この対策として、父母が相続放棄することで財産を相続しない方法があります。父母が相続放棄をすることで、次順位の兄弟姉妹が相続人となります。
《相続放棄の留意点》
①相続放棄とは、相続人が家庭裁判所へ被相続人の財産を一切相続しない旨を申し立てることで成立します。これについては、相続開始を知った時から3か月以内の申述を行う必要があります。(口頭や遺産分割協議書で財産を相続しないとしても相続放棄とはなりません)
②相続放棄では、兄弟姉妹に財産を相続させることは可能ですが、代襲相続等が発生していない限り甥姪に相続権は発生しません。
③父母が生命保険金の受取人となっている場合に、父母が相続放棄をすると生命保険金等の非課税は適用されません。これについては、受取人を生前より兄弟姉妹とする対策が考えられます。
3.生前贈与の相続税対策
上記のように兄弟姉妹や甥姪に財産を承継させる場合においても、配偶者、子、孫のように生前贈与で相続税対策することが可能です。
(1)暦年贈与と相続時精算課税贈与
①暦年贈与
暦年贈与については、1年間に贈与を受けた財産の価額の合計額から暦年課税に係る基礎控除額110万円を差し引いた残りの額に対してかかります。なお、贈与者と受贈者の関係性は問われません(受贈者が未成年者を除く直系卑属の場合は特例税率が適用)。

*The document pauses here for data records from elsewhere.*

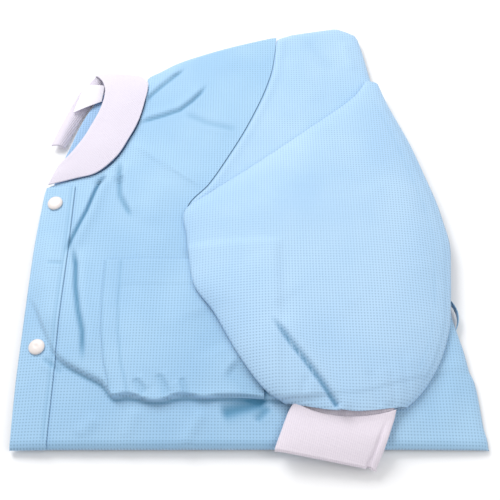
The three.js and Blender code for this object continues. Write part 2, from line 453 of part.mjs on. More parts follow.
// ---------------------------------------------------------------- collar band
const BAND_V = [0, 0.2, 0.5, 0.8, 1];
const bandGrid = [];
for (let i = 0; i <= 2 * (BAND.length - 1); i++) {
  const t = i / 2;
  const S = new THREE.Vector3(along(BAND, 'xs', t), along(BAND, 'ys', t), along(BAND, 'zs', t));
  const F = new THREE.Vector3(along(BAND, 'xf', t), along(BAND, 'yf', t), along(BAND, 'zf', t));
  const bow = along(BAND, 'bow', t);
  bandGrid.push(BAND_V.map((v) => S.clone().lerp(F, v).add(new THREE.Vector3(0, 0, bow * Math.sin(Math.PI * v)))));
}
// The band turns over at the back of the neck, so its wall is moved along the
// normals of the turned surface.
add('collar', wallMesh(bandGrid.reverse(), KNIT), WHITE);

// ---------------------------------------------------------------- back, inside
const BACK = [
  { y: 62, left: -160, right: -124 }, { y: 80, left: -156, right: -112 }, { y: 98, left: -150, right: -104 },
  { y: 115, left: -145.5, right: -98 }, { y: 131, left: -139.5, right: -96 }, { y: 146, left: -131.5, right: -97 },
  { y: 158, left: -124, right: -99 },
];
const backHeight = (x, y) => 6.4 + 0.9 * smooth((x + 140) / 40) + 0.5 * Math.sin((x + y) / 19);
add('back_panel', wallMesh(panelGrid(BACK, BACK.map((r) => r.y), stations(4, 0.08), backHeight, null), CLOTH, () => true), BLUE_DEEP);

// ---------------------------------------------------------------- neck label
{
  const us = [0, 0.25, 0.5, 0.75, 1];
  const mix = (a, b, t) => a + (b - a) * t;
  add('neck_label', wallMesh(us.map((u) => us.map((v) => new THREE.Vector3(
    mix(mix(LABEL.footLeft[0], LABEL.footRight[0], u), mix(LABEL.topLeft[0], LABEL.topRight[0], u), v),
    mix(mix(LABEL.footLeft[1], LABEL.footRight[1], u), mix(LABEL.topLeft[1], LABEL.topRight[1], u), v),
    9.4 + 1.0 * v + 0.3 * Math.sin(3 * u)))), LABEL.t, () => true), WHITE);
}

// ---------------------------------------------------------------- hidden layers
// One rounded solid for the layers folded under, with the layers' edges round it.
{
  const N = 60;
  const pts = OUTLINE.map((p) => new THREE.Vector2(p.x, p.y));
  const lens = [0];
  for (let i = 0; i < pts.length; i++) lens.push(lens[i] + pts[i].distanceTo(pts[(i + 1) % pts.length]));
  const total = lens[pts.length];
  const centre = new THREE.Vector2(-8, 10);
  const rim = [];
  for (let k = 0; k < N; k++) {
    const d = total * k / N;
    let i = 0; while (lens[i + 1] < d) i++;
    const f = (d - lens[i]) / (lens[i + 1] - lens[i]);
    rim.push(pts[i].clone().lerp(pts[(i + 1) % pts.length], f));
  }
  const under = (x, y) => {
    let z = 1e9;
    for (const dx of [-8, 0, 8]) for (const dy of [-8, 0, 8]) z = Math.min(z, stackHeight(x + dx, y + dy) + Math.min(0, foldRise(x + dx, y + dy)));
    z -= CLOTH + 1.3;
    const back = y > BACK[0].y - 9 && y < BACK[BACK.length - 1].y + 9 && x > column(BACK, 'left', 'y', y) - 9 && x < column(BACK, 'right', 'y', y) + 9;
    return back ? Math.min(z, NECK_Z) : z;
  };
  const ringAt = (back, zOf) => rim.map((p) => {
    const dir = centre.clone().sub(p), l = dir.length();
    const q = p.clone().addScaledVector(dir, back / l);
    return new THREE.Vector3(q.x, q.y, zOf(q.x, q.y));
  });
  const edgeTop = (x, y) => Math.max(1.6, Math.min(under(x, y), 5.2) - 0.6);
  const rings = [ringAt(60, () => 0), ringAt(5.2, () => 0)];
  for (const l of LAYERS.slice(1)) rings.push(ringAt(l.back + 1.2, (x, y) => 0.35 + l.at * (edgeTop(x, y) - 0.35)));
  for (const share of [0.06, 0.13, 0.28, 0.5, 0.75]) {
    rings.push(rim.map((p) => {
      const q = p.clone().lerp(centre, share);
      return new THREE.Vector3(q.x, q.y, Math.max(2.2, under(q.x, q.y)));
    }));
  }
  add('folded_layers', ringMesh(rings, true, true), BLUE_DEEP);
}

export default group;
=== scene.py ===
# Folded disposable lab jacket: the looks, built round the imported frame.
# Sizes below are in millimetres in the jacket's own plan; put() moves them to
# metres and to the frame's origin.
import math
import bpy
import numpy as np
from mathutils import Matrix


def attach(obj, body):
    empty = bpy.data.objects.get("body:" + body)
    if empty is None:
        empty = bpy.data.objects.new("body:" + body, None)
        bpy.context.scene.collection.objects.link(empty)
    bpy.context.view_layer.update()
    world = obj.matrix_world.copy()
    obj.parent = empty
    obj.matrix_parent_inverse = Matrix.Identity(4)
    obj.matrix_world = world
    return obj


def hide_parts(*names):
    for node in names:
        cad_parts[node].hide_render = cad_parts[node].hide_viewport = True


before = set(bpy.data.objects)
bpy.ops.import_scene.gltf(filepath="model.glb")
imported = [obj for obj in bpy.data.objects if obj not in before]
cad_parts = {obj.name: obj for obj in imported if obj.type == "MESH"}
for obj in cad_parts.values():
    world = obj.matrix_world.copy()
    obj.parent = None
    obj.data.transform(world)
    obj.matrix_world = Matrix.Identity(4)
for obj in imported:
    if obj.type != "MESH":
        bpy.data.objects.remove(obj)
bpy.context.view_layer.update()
SHIFT_X, SHIFT_Y = 1.0, -25.75

# ------------------------------------------------------------------ camera
EL, DIST, LENS_PX = math.radians(60.0), 717.0, 900.0
cam_data = bpy.data.cameras.new("camera")
cam_data.sensor_width = 36.0
cam_data.lens = LENS_PX / 500.0 * 36.0
cam = bpy.data.objects.new("camera", cam_data)
cam.location = (SHIFT_X / 1000, (SHIFT_Y - DIST * math.cos(EL)) / 1000, DIST * math.sin(EL) / 1000)
cam.rotation_euler = (math.pi / 2 - EL, 0, 0)
bpy.context.collection.objects.link(cam)
bpy.context.scene.camera = cam

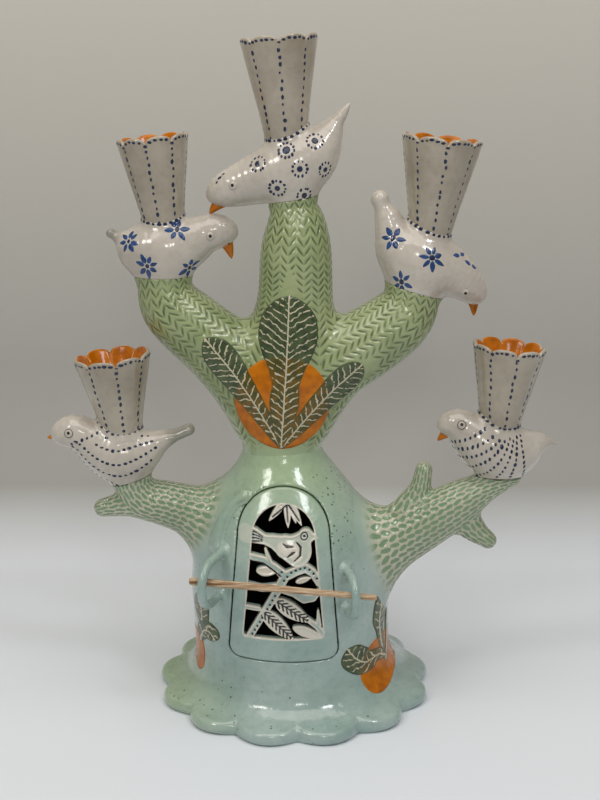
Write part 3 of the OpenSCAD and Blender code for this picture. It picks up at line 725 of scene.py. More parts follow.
def herringbone(angle, along, columns, pitch=5.3, width=5.7):
    """Slanted pressed marks that change hand from column to column: 1 in a mark, 0 between."""
    c = angle / (2 * math.pi) * columns
    f = c - np.floor(c)
    hand = np.where(np.floor(c) % 2 < 1, 1.0, -1.0)
    phase = (along + hand * (f - 0.5) * width) / pitch
    stroke = 0.5 + 0.5 * np.cos(2 * math.pi * phase)
    return stroke ** 1.5 * np.sin(math.pi * f) ** 0.4


def crown_skin(x, y, z):
    """The crown up to the birds' seats, with a soft neck towards each bird."""
    d = crown_field(x, y, z)
    for name in ("top", "upper_left", "upper_right"):
        neck = np.maximum(join(d, bird_field(name, x, y, z), 9), mount_field(name, x, y, z) - 2.2)
        reach = np.hypot(x - BIRDS[name][0][0] - BIRDS[name][2][0], z - BIRDS[name][0][1] - BIRDS[name][2][1])
        d = np.where(reach < 34, np.minimum(d, neck), d)
        d = np.where(reach < 34, cut(d, seat_plane(name, x, z), 0.5), d)
    return np.maximum(d, TRUNK_H - 10 - leaning(x, z)[1])


def leaf_mask(x, y, z):
    """0 under the painted spray on the front of the crown, where the clay was left smooth."""
    near = np.minimum(np.hypot(x + 8, (z - 222)) - 29, np.abs(x + 3) * 2.4 + np.abs(z - 268) * 0.9 - 42)
    for tip, far_x in ((-54, 262), (46, 245)):
        t = np.clip((z - 196) / (far_x - 196), 0, 1)
        near = np.minimum(near, np.hypot(x - (-8.8 + t * (tip + 8.8)), 0 * x) - 9 + 60 * (z > far_x + 8))
    return np.where(y < 0, np.clip(near / 4, 0, 1), 1)


def make_crown():
    """The crown's skin, with its herringbone pressed in to an uneven depth."""
    low, high = (-112, -33, 170), (108, 33, 366)
    points, quads = skin(crown_skin, low, high, 0.86)
    x, y, z = points.T
    choices = [limb_place(x, y, z, p) for p in (CENTRE_LIMB, LEFT_LIMB, RIGHT_LIMB)]
    nearest = np.argmin(np.stack([c[0] for c in choices]), 0)
    angle = np.choose(nearest, [c[1] for c in choices])
    along = np.choose(nearest, [c[2] for c in choices])
    mark = herringbone(angle, along, 28) * leaf_mask(x, y, z) * np.clip((z - 184) / 12, 0, 1)
    wander = 0.85 + 0.25 * np.sin(x * 0.21 + 1) * np.sin(z * 0.17) * np.cos(y * 0.19)
    slope = gradient(crown_skin, points, 0.3)
    slope /= np.maximum(np.linalg.norm(slope, axis=1, keepdims=True), 1e-6)
    points = points + slope * ((0.35 - 0.8 * mark * wander)[:, None])
    fade = np.clip((198 - z) / 20, 0, 1)
    piece = make_mesh("crown", points, quads, GREEN, {"groove": mark * wander, "fade": fade,
                                                      "green": np.clip(green_share(x, z), 0, 1)})
    keep(piece, "tree", "green_glaze", "crown_limb_centre", "crown_limb_left", "crown_limb_right")


make_crown()

# ---- Lower branches ----------------------------------------------------------------------------


def leaf_marks(angle, along, columns, pitch=6.4):
    """Rows of slanting leaf-shaped marks, each row set half a pitch on and leaning the other way:
    1 in a leaf, 0 in the line round it. A leaf is a lens as wide as 1 less its length squared."""
    c = angle / (2 * math.pi) * columns
    row = np.floor(c)
    f = (c - row - 0.5) * 2
    hand = np.where(row % 2 < 1, 1.0, -1.0)
    p = (along + 0.37 * pitch * row + 1.5 * hand * f + 0.8 * np.sin(row * 2.3)) / pitch
    q = (p - np.floor(p) - 0.5) * 2
    return np.clip((0.98 * (1 - q ** 2) ** 0.6 - np.abs(f) - 0.1) * 4, 0, 1)


def branch_skin(name, parts, bulk):
    """A branch with a soft root on the bell; away from the root it sinks under the bell's glaze."""
    def field(x, y, z):
        d = limb(x, y, z, parts[0])
        for part in parts[1:]:
            d = join(d, limb(x, y, z, part), 5)
        body = bird_field(name, x, y, z)
        neck = np.maximum(join(d, body, 9), mount_field(name, x, y, z) - 2.2)
        reach = np.hypot(x - BIRDS[name][0][0] - BIRDS[name][2][0], z - BIRDS[name][0][1] - BIRDS[name][2][1])
        d = np.where(reach < 27, np.minimum(d, neck), d)
        d = np.where(reach < 27, cut(d, seat_plane(name, x, z), 0.5), d)
        bell = trunk_field(x, y, z)
        near = limb(x, y, z, parts[0]) - bulk * 1.02
        d = join(d, bell, bulk) + 0.25
        return np.maximum(np.maximum(d, -(bell + 4)), near)
    return field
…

これについては、贈与税と相続税の税負担の差を活用した相続税対策が考えられます。なお、相続、遺贈等でによって財産を取得した者は、被相続人から受けた贈与について相続開始前最大7年以内のものについて、相続税の課税価格にその財産の贈与時の価額を加算することになります。この際、基礎控除額以下の財産額であっても加算の対象となります。
②相続時精算課税贈与
相続時精算課税の選択に係る贈与者ごとに、その1年間に贈与を受けた財産の価額の合計額から相続時精算課税に係る基礎控除額110万円を控除し、特別控除額2,500万円(前年以前において、この特別控除額を控除している場合は、残額が限度)を控除した残額に対して贈与税がかかります。なお、受贈者は贈与者の直系卑属(未成年者を除きます)でなくてはならず、直系尊属となる贈与者は原則60歳以上に限られます。

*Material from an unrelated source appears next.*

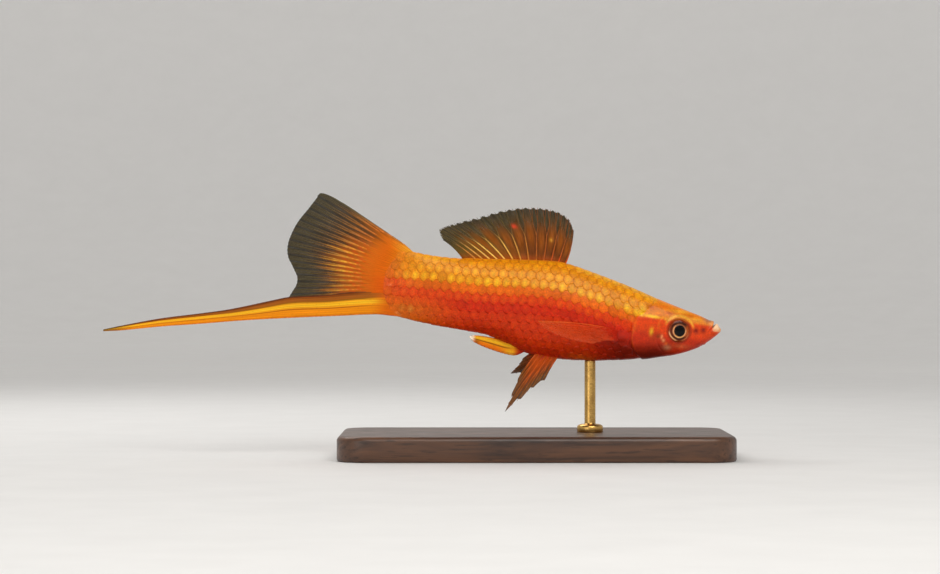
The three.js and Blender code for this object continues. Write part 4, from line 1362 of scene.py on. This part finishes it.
def eye_colours(r, angle):
    """Pupil, peach ring that dims above, dark iris, and a peach crescent low behind."""
    ahead, above = np.cos(angle), np.sin(angle)
    low = smoothstep(0.72, 0.95, np.cos(angle - math.radians(226)))
    corner = smoothstep(0.75, 0.97, np.cos(angle - math.radians(-38)))
    ring = hump(r - 1.27, 0.13) * (0.95 - 0.72 * smoothstep(0.2, 0.85, above + 0.2 * ahead))
    return shaded(
        r.shape, srgb(92, 36, 16),
        (srgb(146, 52, 14), 0.85 * smoothstep(1.75, 2.15, r)),
        (srgb(56, 22, 12), 0.85 * smoothstep(-0.1, 0.7, above) * hump(r - 1.62, 0.26)),
        (srgb(52, 18, 6), 0.8 * smoothstep(-0.5, -0.95, above) * hump(r - 1.62, 0.2)),
        (srgb(192, 86, 30), 0.8 * smoothstep(0.6, 0.97, ahead) * hump(r - 1.65, 0.3)),
        (srgb(250, 190, 132), 0.95 * low * hump(r - 2.0 - 0.1 * (above + 0.7), 0.12)),
        (srgb(216, 112, 60), 0.6 * corner * hump(r - 2.0, 0.16)),
        (srgb(240, 166, 110), ring),
        (srgb(255, 206, 112), 0.4 * ring * smoothstep(-0.5, -0.95, above)),
        (PUPIL, smoothstep(1.14, 1.06, r)),
    )


def make_eye(side):
    dome = np.linspace(0.04, EYE_RADIUS, 52)
    radii = np.append(dome, EYE_BACK_RADII)
    heights = np.append(eye_height(dome), EYE_BACK_HEIGHTS)
    r, angle = np.meshgrid(radii, np.arange(EYE_SIDES) * 2 * math.pi / EYE_SIDES, indexing="ij")
    out = heights[:, None]
    seat = float(flank_at(EYE_S, EYE_Z)) - 0.15
    ahead = r * np.cos(angle)
    s = EYE_S - (ahead * math.cos(EYE_TOE) + out * math.sin(EYE_TOE))
    y = side * (seat + out * math.cos(EYE_TOE) - ahead * math.sin(EYE_TOE))
    grid = np.stack([s, y, EYE_Z + r * np.sin(angle)], -1)
    tints = np.concatenate([eye_colours(r, angle).reshape(-1, 3), [PUPIL, PUPIL]])
    word = "left" if side > 0 else "right"
    return keep(closed_form(f"eyeball_{word}", grid, eye_surface, tints, side > 0), "eye", f"eye_{word}")


# Stand.
BASE_LENGTH, BASE_WIDTH, BASE_THICK, BASE_CORNER = 78.0, 42.0, 5.0, 6.0
ROD_X, ROD_RADIUS, COLLAR_RADIUS, COLLAR_HEIGHT = 11.0, 1.1, 2.6, 1.6


def rounded_outline(inset, steps=14):
    r = BASE_CORNER - inset
    x, y = BASE_LENGTH / 2 - BASE_CORNER, BASE_WIDTH / 2 - BASE_CORNER
    points = []
    for cx, cy, start in ((x, y, 0), (-x, y, 90), (-x, -y, 180), (x, -y, 270)):
        for i in range(steps + 1):
            angle = math.radians(start + 90 * i / steps)
            points.append([cx + r * math.cos(angle), cy + r * math.sin(angle)])
    return np.array(points)


def turned_rings(profile, around, middle_x=0.0):
    """Rings round an upright axis, one for each radius and height of a profile."""
    turn = np.arange(around) * 2 * math.pi / around
    radius, height = np.array(profile, float).T[..., None]
    rings = np.broadcast_arrays(middle_x + radius * np.cos(turn), radius * np.sin(turn), height)
    return np.stack(rings, -1)


def make_base():
    turn = np.radians(np.linspace(0, 90, 7))
    profile = [(0.5, 0.0), (0.15, 0.12), (0.0, 0.5)]
    profile += [(1.0 - math.cos(a), BASE_THICK - 1.0 + math.sin(a)) for a in turn]
    rings = [np.column_stack([rounded_outline(inset), np.full(60, z)]) for inset, z in profile]
    vertices = np.concatenate(rings)
    quads, _, _ = closed_tube_faces(len(rings), 60)
    faces = quads.tolist()
    faces.append(list(range(59, -1, -1)))
    faces.append([60 * (len(rings) - 1) + k for k in range(60)])
    base = mesh_object("stand_base_wood", vertices, faces, walnut_material(), fish=False)
    flatten_caps(base)
    return keep(base, "stand_wood", "stand_base")


def flatten_caps(obj):
    """Many-sided end faces are shaded flat, so that the rounded edge next to them stays crisp."""
    for polygon in obj.data.polygons:
        if len(polygon.vertices) > 4:
            polygon.use_smooth = False


def belly_above(x):
    s = np.arange(5, 60, 0.02)
    low = to_world(np.stack([s, np.zeros_like(s), belly_line(s)], 1)) / MM
    return float(np.interp(x, low[::-1, 0], low[::-1, 2]))


def make_rod():
    foot, top = BASE_THICK, belly_above(ROD_X) + 0.25
    collar = foot + COLLAR_HEIGHT
    profile = [
        (COLLAR_RADIUS - 0.1, foot), (COLLAR_RADIUS, foot + 0.1), (COLLAR_RADIUS, collar - 0.55),
        (COLLAR_RADIUS - 0.12, collar - 0.3), (COLLAR_RADIUS - 0.4, collar - 0.1),
        (COLLAR_RADIUS - 0.7, collar), (ROD_RADIUS + 0.25, collar), (ROD_RADIUS + 0.06, collar + 0.08),
        (ROD_RADIUS, collar + 0.3), (ROD_RADIUS, top - 0.4), (ROD_RADIUS - 0.1, top - 0.12),
        (ROD_RADIUS - 0.3, top),
    ]
    rod = closed_form("stand_rod_brass", turned_rings(profile, 48, ROD_X), brass_material(), fish=False)
    return keep(rod, "stand_brass", "stand_rod")


eye_surface = eye_material()
make_skin()
for side in (1, -1):
    make_scales(side)
    make_eye(side)
    make_pectoral(side)
make_dorsal()
make_fan()
make_sword()
make_anal()
for word in PELVIC_FINS:
    make_pelvic(word)
make_base()
make_rod()


# Floor, light and camera.
def paper_material():
    """Pale paper with a faint grain. Far from the part it glows a little, like a lit backdrop."""
    material, tree, shader = new_material("pale_paper")
    place = object_place(tree)
    grain = wandering(tree, 0.74, 0.77, 60, 3)
    paper = add_node(tree, "ShaderNodeCombineColor", {"Red": grain, "Green": grain, "Blue": grain})
    away = add_node(tree, "ShaderNodeVectorMath", {0: place}, operation="LENGTH").outputs["Value"]
    fill_inputs(tree, shader, {
        "Base Color": paper.outputs[0],
        "Emission Color": (1.0, 0.97, 0.93, 1),
        "Emission Strength": spread_to(tree, away, *GLOW),
        "Roughness": 0.85,
    })
    return material


FLOOR_RADIUS, FLOOR_BEND, FLOOR_HEIGHT = 1150.0, 400.0, 1500.0
GLOW = (0.1, 0.65, 0.0, 0.22)


def make_floor():
    """A round pale floor whose rim curves up into a plain backdrop on every side."""
    bend = np.radians(np.linspace(0, 90, 19))
    profile = [(radius, 0.0) for radius in (60, 250, 500, 800)]
    profile += [(FLOOR_RADIUS + FLOOR_BEND * math.sin(a), FLOOR_BEND * (1 - math.cos(a))) for a in bend]
    profile.append((FLOOR_RADIUS + FLOOR_BEND, FLOOR_HEIGHT))
    grid = turned_rings(profile, 120)
    quads, nose, _ = closed_tube_faces(*grid.shape[:2])
    vertices = with_hubs(grid)[:-1]
    floor = mesh_object("floor", vertices, quads.tolist() + nose.tolist(), paper_material(), fish=False)


def area_light(name, place, target, size, power, colour):
    data = bpy.data.lights.new(name, "AREA")
    data.shape = "RECTANGLE"
    data.size, data.size_y = size
    data.energy = power
    data.color = colour
    light = bpy.data.objects.new(name, data)
    light.location = Vector(place) * MM
    aim = Vector(target) * MM - light.location
    light.rotation_euler = aim.to_track_quat("-Z", "Y").to_euler()
    bpy.context.scene.collection.objects.link(light)


def make_light():
    middle = (-10, 0, 30)
    area_light("key", (120, -360, 400), middle, (0.4, 0.3), 1.75, (1.0, 0.97, 0.92))
    area_light("fill", (-330, -520, 70), middle, (0.4, 0.4), 0.62, (1.0, 0.98, 0.96))
    area_light("rim", (-160, 190, 330), middle, (0.3, 0.2), 0.8, (1.0, 0.98, 0.95))
    world = bpy.data.worlds.new("soft_room")
    world.use_nodes = True
    background = world.node_tree.nodes["Background"]
    background.inputs["Color"].default_value = (1.0, 0.98, 0.95, 1)
    background.inputs["Strength"].default_value = 0.1
    bpy.context.scene.world = world


# The photograph's frame: its middle lies here, and it is this wide at the fish.
FRAME_X, FRAME_Z, FRAME_WIDTH, CAMERA_BACK = -13.0, 34.0, 188.0, 600.0
SENSOR_WIDTH = 36.0


def make_camera():
    data = bpy.data.cameras.new("camera")
    data.sensor_width = SENSOR_WIDTH
    data.lens = SENSOR_WIDTH * CAMERA_BACK / FRAME_WIDTH
    data.clip_end = 10
    camera = bpy.data.objects.new("camera", data)
    camera.location = Vector((FRAME_X, -CAMERA_BACK, FRAME_Z)) * MM
    camera.rotation_euler = (math.pi / 2, 0, 0)
    bpy.context.scene.collection.objects.link(camera)
    bpy.context.scene.camera = camera


make_floor()
make_light()
make_camera()
bpy.context.scene.view_settings.view_transform = "Standard"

これについては、まず受贈者が直系卑属となる必要があるため、養子縁組により贈与者の子(又は孫)となる必要があります。相続時精算課税贈与は、税制改正により令和6年1月1日以後の贈与に関して基礎控除額(110万円)を設けており、その基礎控除額の範囲であれば贈与税の課税を受けず、さらに相続税の課税価格に含まれる贈与の範囲にも該当しないこととなりました。
(2)各種非課税贈与
教育資金の一括贈与や住宅取得等資金贈与などについて、贈与税が非課税となる制度があります。

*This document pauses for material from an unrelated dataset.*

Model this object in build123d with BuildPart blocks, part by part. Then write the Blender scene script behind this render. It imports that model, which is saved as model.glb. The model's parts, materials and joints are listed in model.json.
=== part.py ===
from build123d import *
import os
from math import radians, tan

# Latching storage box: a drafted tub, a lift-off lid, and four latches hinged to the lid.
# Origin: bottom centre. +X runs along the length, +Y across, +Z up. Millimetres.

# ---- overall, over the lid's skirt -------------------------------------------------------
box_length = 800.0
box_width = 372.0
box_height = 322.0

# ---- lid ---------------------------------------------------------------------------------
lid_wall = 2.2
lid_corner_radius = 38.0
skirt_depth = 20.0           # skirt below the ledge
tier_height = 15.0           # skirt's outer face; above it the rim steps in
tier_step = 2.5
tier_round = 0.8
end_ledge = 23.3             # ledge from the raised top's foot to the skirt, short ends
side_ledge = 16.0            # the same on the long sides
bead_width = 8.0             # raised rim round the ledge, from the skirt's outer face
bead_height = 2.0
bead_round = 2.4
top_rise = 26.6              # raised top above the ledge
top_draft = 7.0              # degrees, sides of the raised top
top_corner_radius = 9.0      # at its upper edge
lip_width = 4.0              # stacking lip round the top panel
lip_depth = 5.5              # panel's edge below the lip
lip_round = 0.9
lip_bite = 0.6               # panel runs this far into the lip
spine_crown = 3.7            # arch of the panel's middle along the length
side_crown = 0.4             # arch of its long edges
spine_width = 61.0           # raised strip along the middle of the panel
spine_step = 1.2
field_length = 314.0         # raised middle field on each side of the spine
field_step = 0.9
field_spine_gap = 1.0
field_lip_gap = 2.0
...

どちらも相続時精算課税贈与と同様に贈与者の直系卑属でなくてはなりません。また、教育資金の一括贈与については受贈者が30歳未満、住宅取得等資金贈与は受贈者が18歳以上である必要があります。
(3)傍系卑属にならないように
上記2(1)③で解説の傍系卑属となれば、相続時精算課税制度や各種非課税贈与の適用が受けられないこととなりますので注意が必要です。